— begin —

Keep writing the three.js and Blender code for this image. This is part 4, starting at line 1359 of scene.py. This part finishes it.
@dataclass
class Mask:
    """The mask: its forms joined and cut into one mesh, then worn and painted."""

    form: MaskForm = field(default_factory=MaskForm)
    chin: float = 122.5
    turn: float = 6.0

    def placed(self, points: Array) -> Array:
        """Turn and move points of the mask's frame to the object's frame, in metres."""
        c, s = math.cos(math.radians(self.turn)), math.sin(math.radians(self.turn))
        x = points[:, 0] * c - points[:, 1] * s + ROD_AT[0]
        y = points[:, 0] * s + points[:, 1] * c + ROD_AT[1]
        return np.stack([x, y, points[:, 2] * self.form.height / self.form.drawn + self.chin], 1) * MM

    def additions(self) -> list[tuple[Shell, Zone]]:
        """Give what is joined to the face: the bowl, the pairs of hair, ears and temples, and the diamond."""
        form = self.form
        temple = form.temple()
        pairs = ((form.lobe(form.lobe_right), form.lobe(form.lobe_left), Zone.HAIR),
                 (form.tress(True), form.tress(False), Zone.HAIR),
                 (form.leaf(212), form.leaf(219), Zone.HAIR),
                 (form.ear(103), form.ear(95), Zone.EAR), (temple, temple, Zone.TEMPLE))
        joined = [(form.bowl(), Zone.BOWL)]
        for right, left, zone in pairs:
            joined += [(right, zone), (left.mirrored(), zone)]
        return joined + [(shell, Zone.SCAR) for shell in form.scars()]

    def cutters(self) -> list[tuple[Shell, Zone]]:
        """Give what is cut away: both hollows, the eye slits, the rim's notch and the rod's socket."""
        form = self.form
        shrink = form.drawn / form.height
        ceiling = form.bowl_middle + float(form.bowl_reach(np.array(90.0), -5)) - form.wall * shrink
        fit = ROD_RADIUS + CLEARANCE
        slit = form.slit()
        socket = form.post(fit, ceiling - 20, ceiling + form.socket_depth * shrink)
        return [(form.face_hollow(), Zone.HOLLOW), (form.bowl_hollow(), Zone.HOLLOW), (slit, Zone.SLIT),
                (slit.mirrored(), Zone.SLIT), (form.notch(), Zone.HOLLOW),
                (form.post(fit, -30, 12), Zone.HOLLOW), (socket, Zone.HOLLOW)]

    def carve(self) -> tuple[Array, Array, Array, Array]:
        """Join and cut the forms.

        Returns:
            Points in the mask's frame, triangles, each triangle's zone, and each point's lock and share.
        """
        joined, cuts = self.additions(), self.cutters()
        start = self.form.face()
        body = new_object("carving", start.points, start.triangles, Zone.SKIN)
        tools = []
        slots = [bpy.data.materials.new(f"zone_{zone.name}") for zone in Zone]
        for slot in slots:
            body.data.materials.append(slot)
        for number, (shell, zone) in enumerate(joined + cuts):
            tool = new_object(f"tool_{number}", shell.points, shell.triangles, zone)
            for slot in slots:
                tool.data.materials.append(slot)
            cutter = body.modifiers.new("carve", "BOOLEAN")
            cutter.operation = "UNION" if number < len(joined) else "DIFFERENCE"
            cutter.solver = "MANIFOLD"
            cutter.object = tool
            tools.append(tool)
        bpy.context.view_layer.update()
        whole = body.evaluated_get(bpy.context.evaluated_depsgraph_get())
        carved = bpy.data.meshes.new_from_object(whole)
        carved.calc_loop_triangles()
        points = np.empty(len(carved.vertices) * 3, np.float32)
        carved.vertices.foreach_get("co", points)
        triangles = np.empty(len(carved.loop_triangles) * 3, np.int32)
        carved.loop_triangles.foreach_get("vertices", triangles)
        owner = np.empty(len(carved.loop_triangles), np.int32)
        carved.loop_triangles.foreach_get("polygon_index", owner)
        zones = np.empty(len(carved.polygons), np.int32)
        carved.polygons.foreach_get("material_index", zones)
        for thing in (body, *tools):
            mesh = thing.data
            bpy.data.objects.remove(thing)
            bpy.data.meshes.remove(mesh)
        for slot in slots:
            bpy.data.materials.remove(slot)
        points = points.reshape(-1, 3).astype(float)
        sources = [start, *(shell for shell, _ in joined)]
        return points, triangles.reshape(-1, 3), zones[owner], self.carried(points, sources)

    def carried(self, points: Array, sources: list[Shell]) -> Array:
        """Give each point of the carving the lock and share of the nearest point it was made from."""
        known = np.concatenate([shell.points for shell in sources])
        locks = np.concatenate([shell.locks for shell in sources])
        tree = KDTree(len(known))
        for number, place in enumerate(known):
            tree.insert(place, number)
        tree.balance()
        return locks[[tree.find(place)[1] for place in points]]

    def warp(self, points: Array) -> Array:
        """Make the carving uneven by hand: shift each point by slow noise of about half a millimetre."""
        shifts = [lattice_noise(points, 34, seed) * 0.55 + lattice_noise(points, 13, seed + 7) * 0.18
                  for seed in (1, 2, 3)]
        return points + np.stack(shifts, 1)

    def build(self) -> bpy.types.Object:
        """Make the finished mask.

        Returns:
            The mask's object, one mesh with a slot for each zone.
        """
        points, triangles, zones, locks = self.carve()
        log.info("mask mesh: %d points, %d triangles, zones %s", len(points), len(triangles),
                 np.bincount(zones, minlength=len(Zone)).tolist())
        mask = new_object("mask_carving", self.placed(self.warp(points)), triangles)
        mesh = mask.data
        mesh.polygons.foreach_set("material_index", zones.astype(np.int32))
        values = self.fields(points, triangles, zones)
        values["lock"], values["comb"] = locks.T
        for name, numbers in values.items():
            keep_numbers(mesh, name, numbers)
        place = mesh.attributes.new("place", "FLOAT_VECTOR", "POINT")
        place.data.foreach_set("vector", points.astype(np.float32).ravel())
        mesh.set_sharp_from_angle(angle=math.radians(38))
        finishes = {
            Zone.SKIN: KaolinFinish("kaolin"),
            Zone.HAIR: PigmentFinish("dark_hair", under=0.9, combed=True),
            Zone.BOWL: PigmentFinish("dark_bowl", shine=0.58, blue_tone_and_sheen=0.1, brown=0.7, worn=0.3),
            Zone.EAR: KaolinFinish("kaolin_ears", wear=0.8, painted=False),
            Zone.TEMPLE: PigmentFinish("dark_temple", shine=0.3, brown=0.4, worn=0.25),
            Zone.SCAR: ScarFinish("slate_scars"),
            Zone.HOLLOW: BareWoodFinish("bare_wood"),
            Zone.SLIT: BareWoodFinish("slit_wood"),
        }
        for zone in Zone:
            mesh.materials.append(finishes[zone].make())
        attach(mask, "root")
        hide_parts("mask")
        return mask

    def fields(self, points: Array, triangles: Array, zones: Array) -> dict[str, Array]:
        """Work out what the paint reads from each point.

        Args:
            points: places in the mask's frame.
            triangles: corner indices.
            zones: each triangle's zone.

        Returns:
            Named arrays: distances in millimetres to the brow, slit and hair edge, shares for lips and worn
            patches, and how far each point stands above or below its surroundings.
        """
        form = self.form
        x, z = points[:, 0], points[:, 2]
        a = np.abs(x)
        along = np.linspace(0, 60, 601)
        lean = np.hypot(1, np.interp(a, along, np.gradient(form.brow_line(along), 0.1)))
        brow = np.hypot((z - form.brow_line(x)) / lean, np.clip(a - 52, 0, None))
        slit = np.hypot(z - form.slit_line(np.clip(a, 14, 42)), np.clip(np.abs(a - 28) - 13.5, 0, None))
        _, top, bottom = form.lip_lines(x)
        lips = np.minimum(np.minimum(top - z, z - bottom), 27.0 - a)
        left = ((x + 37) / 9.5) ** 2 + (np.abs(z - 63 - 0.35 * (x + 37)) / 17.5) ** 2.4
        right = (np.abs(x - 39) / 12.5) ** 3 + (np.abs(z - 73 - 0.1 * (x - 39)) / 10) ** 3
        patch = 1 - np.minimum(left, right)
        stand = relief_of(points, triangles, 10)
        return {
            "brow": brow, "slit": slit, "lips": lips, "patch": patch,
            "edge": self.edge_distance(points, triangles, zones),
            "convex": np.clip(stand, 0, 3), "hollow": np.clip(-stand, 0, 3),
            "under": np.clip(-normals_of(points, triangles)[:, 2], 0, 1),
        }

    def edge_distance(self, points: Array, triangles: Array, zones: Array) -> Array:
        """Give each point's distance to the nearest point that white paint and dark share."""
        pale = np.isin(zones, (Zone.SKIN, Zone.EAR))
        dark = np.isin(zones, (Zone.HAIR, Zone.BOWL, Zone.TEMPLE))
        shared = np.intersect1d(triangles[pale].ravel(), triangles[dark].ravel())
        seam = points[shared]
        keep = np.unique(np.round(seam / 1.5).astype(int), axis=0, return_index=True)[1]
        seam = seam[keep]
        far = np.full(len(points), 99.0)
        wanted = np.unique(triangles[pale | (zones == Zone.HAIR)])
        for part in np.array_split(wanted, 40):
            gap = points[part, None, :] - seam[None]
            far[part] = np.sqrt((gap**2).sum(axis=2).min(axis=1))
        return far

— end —

◆ What the task requires:
In the listing above, please print only the lines from the first one to the line where "return np.stack([x, y, points[:, 2]" appears, exactly as written, both of those lines included.

◆ Task response:
Keep writing the three.js and Blender code for this image. This is part 4, starting at line 1359 of scene.py. This part finishes it.
@dataclass
class Mask:
    """The mask: its forms joined and cut into one mesh, then worn and painted."""

    form: MaskForm = field(default_factory=MaskForm)
    chin: float = 122.5
    turn: float = 6.0

    def placed(self, points: Array) -> Array:
        """Turn and move points of the mask's frame to the object's frame, in metres."""
        c, s = math.cos(math.radians(self.turn)), math.sin(math.radians(self.turn))
        x = points[:, 0] * c - points[:, 1] * s + ROD_AT[0]
        y = points[:, 0] * s + points[:, 1] * c + ROD_AT[1]
        return np.stack([x, y, points[:, 2] * self.form.height / self.form.drawn + self.chin], 1) * MM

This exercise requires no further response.